DeBiasse invited some of the women living in public housing to join her intervention study, which she says is the first to test implementation intentions exclusively with women of low SES. In a phone conversation, she helped them create a plan to eat one additional daily serving of fruits or vegetables over the course of a month, which involved noting specific places and times when they could do so. She then asked them to write the plan in an “if-then” format, such as: “If it’s between 3 and 4 p.m., and I am on the living room couch watching TV while waiting to pick up my child from school, then I will eat half a grapefruit.” One month later, they completed a short survey through which DeBiasse could assess their progress.

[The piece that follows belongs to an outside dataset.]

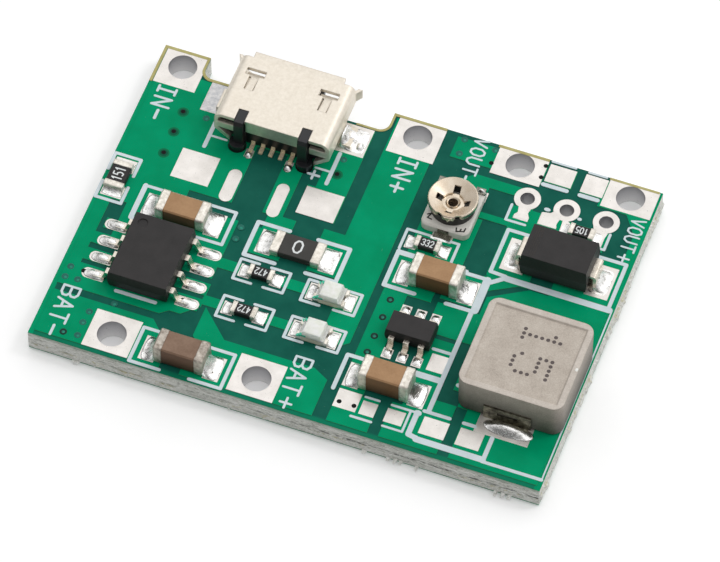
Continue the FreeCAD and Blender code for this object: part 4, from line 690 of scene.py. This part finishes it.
def meniscus(x, y, turned, width, reach, height, spread=0.12, sink=0.12, across=8, out=9):
    """Solder that climbs an end face: it hangs concave from the face and thins out along its land."""
    points, faces = [], []
    ax, ay = math.cos(turned), math.sin(turned)
    for j in range(out + 1):
        v = j / out
        rise = height * (1 - v) ** 2.2 + 0.035 * (1 - v)
        for i in range(across + 1):
            u = 2 * i / across - 1
            half = width / 2 * (1 + spread * math.sin(v * math.pi / 2))
            edge = (1 - abs(u) ** 4) ** 1.4
            along = v * (reach + sink) * (0.82 + 0.18 * edge) - sink
            side = u * half
            points.append(at(x + along * ax - side * ay, y + along * ay + side * ax,
                             rise * (0.25 + 0.75 * edge)))
    row = across + 1
    under = len(points)
    points += [Vector((p.x, p.y, (CORNER.z - ROOT) * MM)) for p in points]
    for j in range(out):
        for i in range(across):
            a = j * row + i
            faces.append((a, a + row, a + row + 1, a + 1))
            faces.append((under + a, under + a + 1, under + a + row + 1, under + a + row))
    rim = rim_of(across, out)
    for a, b in zip(rim, rim[1:] + rim[:1]):
        faces.append((a, under + a, under + b, b))
    return points, faces


def mound(x, y, length, width, height, base=0.0, power=3.0, steps=10, lean=0.0):
    """A rounded puddle of solder over a land."""
    points, faces = [], []
    for j in range(steps + 1):
        for i in range(steps + 1):
            u, v = 2 * i / steps - 1, 2 * j / steps - 1
            fold = max(abs(u), abs(v))
            length_to_rim = (abs(u) ** power + abs(v) ** power) ** (1 / power)
            if length_to_rim:
                u, v = u * fold / length_to_rim, v * fold / length_to_rim
            rise = height * (1 - fold ** 2) ** 1.5 * (1 + lean * u)
            points.append(at(x + u * length / 2, y + v * width / 2, base - ROOT + rise))
    row = steps + 1
    for j in range(steps):
        for i in range(steps):
            a = j * row + i
            faces.append((a, a + 1, a + row + 1, a + row))
    rim = rim_of(steps, steps)
    faces.append(tuple(rim[1:] + rim[:1]))
    return points, faces


LEFT, RIGHT, BACKWARD, FORWARD = math.pi, 0.0, math.pi / 2, -math.pi / 2
CHARGER_ROWS = [1.27 * step for step in (-1.5, -0.5, 0.5, 1.5)]
BOOST_ROWS = [0.95 * step for step in (-1, 0, 1)]
# At both ends of a chip part: the solder's width, reach and height, and its middle's shift off the part's
END_SOLDER = {
    "charger_capacitor": (1.55, 0.95, 0.6, 0, 0),
    "battery_capacitor": (1.55, 0.9, 0.95, 0, 0),
    "output_capacitor": (1.55, 0.9, 0.6, 0, 0),
    "boost_capacitor": (1.55, 0.9, 0.7, 0, 0),
    "link_resistor": (1.55, 0.95, 0.34, 0, 0),
    "back_led_resistor": (0.84, 0.58, 0.28, 0.03, 0.02),
    "front_led_resistor": (0.84, 0.58, 0.28, 0.03, 0.01),
    "feedback_resistor": (0.84, 0.58, 0.28, 0, 0),
    "trimmer_resistor": (0.84, 0.58, 0.28, -0.02, 0),
    "back_led": (1.0, 0.48, 0.22, 0, -0.03),
    "front_led": (1.0, 0.48, 0.22, 0, -0.01),
}


def end_solder():
    """Solder at the ends of the chip parts."""
    joints = []
    for part, (width, reach, height, shift_x, shift_y) in END_SOLDER.items():
        low, high = board_box(part + "_ends")
        y = middle(part + "_ends")[1] + shift_y
        joints.append(meniscus(low[0] + shift_x, y, LEFT, width, reach, height))
        joints.append(meniscus(high[0] + shift_x, y, RIGHT, width, reach, height))
    # The edge resistor is the one part that lies along the board's depth
    low, high = board_box("edge_resistor_ends")
    x = middle("edge_resistor_ends")[0]
    return joints + [meniscus(x, low[1], FORWARD, 1.15, 0.42, 0.42),
                     meniscus(x, high[1], BACKWARD, 1.15, 0.3, 0.36)]


def lead_solder():
    """Domes over the feet of the chips, and solder along the diode's strips."""
    x, y = middle("charger_chip_body")
    joints = [mound(x + side * 2.98, y + row, 1.5, 0.76, 0.27, power=2.8, lean=-0.45 * side)
              for row in CHARGER_ROWS for side in (-1, 1)]
    x, y = middle("boost_chip_body")
    joints += [mound(x + row, y + side * 1.62, 0.62, 0.72, 0.16, power=2.8)
               for row in BOOST_ROWS for side in (-1, 1)]
    joints += [mound(x, 15.38, length, 2.36, 0.09, power=7) for x, length in ((25.75, 1.46), (31.15, 1.5))]
    x, y = middle("diode_body")
    return joints + [meniscus(x - 2.5, y, LEFT, 1.5, 0.8, 0.75), meniscus(x + 2.5, y, RIGHT, 1.5, 0.8, 0.75)]


INDUCTOR_SOLDER = [
    mound(29.45, 3.36, 3.3, 1.12, 0.5, power=2.3, steps=16), mound(29.3, 11.1, 3.0, 0.8, 0.3, power=2.3),
]
SOCKET_SOLDER = [
    mound(13.5, 20.1, 1.86, 2.0, 0.16, power=6, steps=12),
    mound(13.3, 20.3, 1.6, 1.35, 0.42, power=2.3, steps=14, lean=-0.5),
    meniscus(12.95, 20.1, RIGHT, 1.6, 0.9, 0.8),
    mound(14.0, 19.75, 0.6, 0.8, 0.26, power=2.4),
    mound(7.8, 16.8, 0.52, 0.62, 0.24, power=2.4),
    mound(10.42, 16.7, 0.62, 0.7, 0.28, power=2.2),
]
TRIMMER_SOLDER = [
    mound(19.78, 18.45, 0.6, 0.5, 0.32, base=0.6, power=2.3),
    mound(22.28, 18.72, 0.66, 0.5, 0.34, base=0.6, power=2.3),
    mound(20.87, 15.0, 1.45, 0.44, 0.1, power=2.8),
]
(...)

There are two primary reasons this method should work. First, it means they’ve got a plan, which is more likely to help them reach a goal than a vague intention. DeBiasse says study participants told her, “Nobody’s ever asked me [about eating more fruits and vegetables] or actually planned with me how I was going to do it.” Second, a specific if-then plan helps make the behavior automatic. Take walking for exercise, says DeBiasse. When the opportunity arises, you debate, “Should I do this now or wait until after dinner? Where am I going to walk and for how long?”

“Having to think through all these questions makes it easier for you to just say, ‘Oh, forget it!’” says DeBiasse. But if you make a plan—“If I’m home from work by six o’clock, then I will go to the track”—you don’t have to make any decisions: you just do it. You can also make contingency plans to account for unexpected circumstances, such as, “If I have to work late, I will get up an hour early the next day to walk at the track instead.”

While DeBiasse needs to finish analyzing the data to see if the intervention shows promise, existing research indicates she’s on the right track: implementation intentions has been shown to significantly increase people’s success in reaching their goals. One frequently cited study in the British Journal of Health Psychology, for example, showed that 91 percent of participants who wrote a plan specifying when and where they would exercise followed through once or more a week, compared to just 38 percent of the control group.

If the intervention works, says DeBiasse, public health professionals nationwide would have a simple, low-cost tool to help individuals or groups of low SES to improve their overall health. And all of us might learn a thing or two about keeping our New Year’s resolutions.